Oly made it 14-0 when speedy receiver Blake Johnson took off for a 28-yard scoring strike from quarterback Zach Bird.
"I was happy we started quicker than we did against that CFL team," Oly coach Eric Allen said jokingly, comparing opening opponent Terry Fox of British Columbia, to teams in the Canadian Football League. "That was a positive."
But the positives weren't stacking up as much in the second half as Klahowya began to run wild while Oly sputtered. Both Moore and Hertenstein rushed for two second-half scores, with Moore tallying 215 yards on 28 carries and Hertenstein adding 134 yards on 15 touches.
"This offense we run is a running offense," Hertenstein said. "We just pound the ball, pound the ball."
With Dixon and Moore each topping 200 and Hertenstein also going over 100, Hamblet said he always enjoys watching athletes who know how to run the ball.
"It is fun to watch running backs with the natural ability who see the hole, make good cutbacks," Hamblet said. "It's fun to watch really great runners."
Nollan Quinn scored Oly's only second-half touchdown in the third, finishing with 58 yards on nine carries himself. And while Dixon got his yards, Hamblet said that's about all anyone can do to "contain" the beastly junior.
"I don't know if I'd call 200 yards containing Dixon," Hamblet said. "But keeping him out of the end zone is. He'll get his yards."
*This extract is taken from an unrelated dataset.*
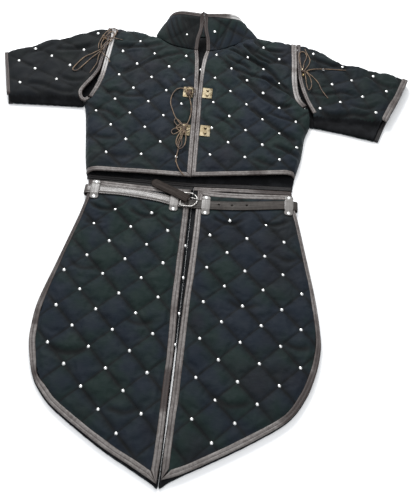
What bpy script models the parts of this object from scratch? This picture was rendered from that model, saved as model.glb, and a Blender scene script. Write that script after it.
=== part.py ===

And that aspect is something the Trojans are still learning to adjust to.
"Larry's always gonna get his," Allen said. "That's the problem. One guy can't do it all."
While the Eagles were able to run at will, Allen said he's not worried about his defense.
"I'm an offensive guy," Allen said. "I believe we've got to score more points period. If they score 100, we need to score 101."
Now he'll try to get his Trojans (0-2) ready to battle North Thurston in the first league game in the new Olympic-Western Cascade Conference Friday on the road.
"We're just trying to regroup and get ready for Friday," Allen said. "I'd probably be more excited if we weren't 0-2. (NT) coach (Rocky) Patchin, he's been there a long time."
As for the Eagles, they play Thursday at Chimacum.
"I think for us, we've got every week to get better and kick it up a notch," he said.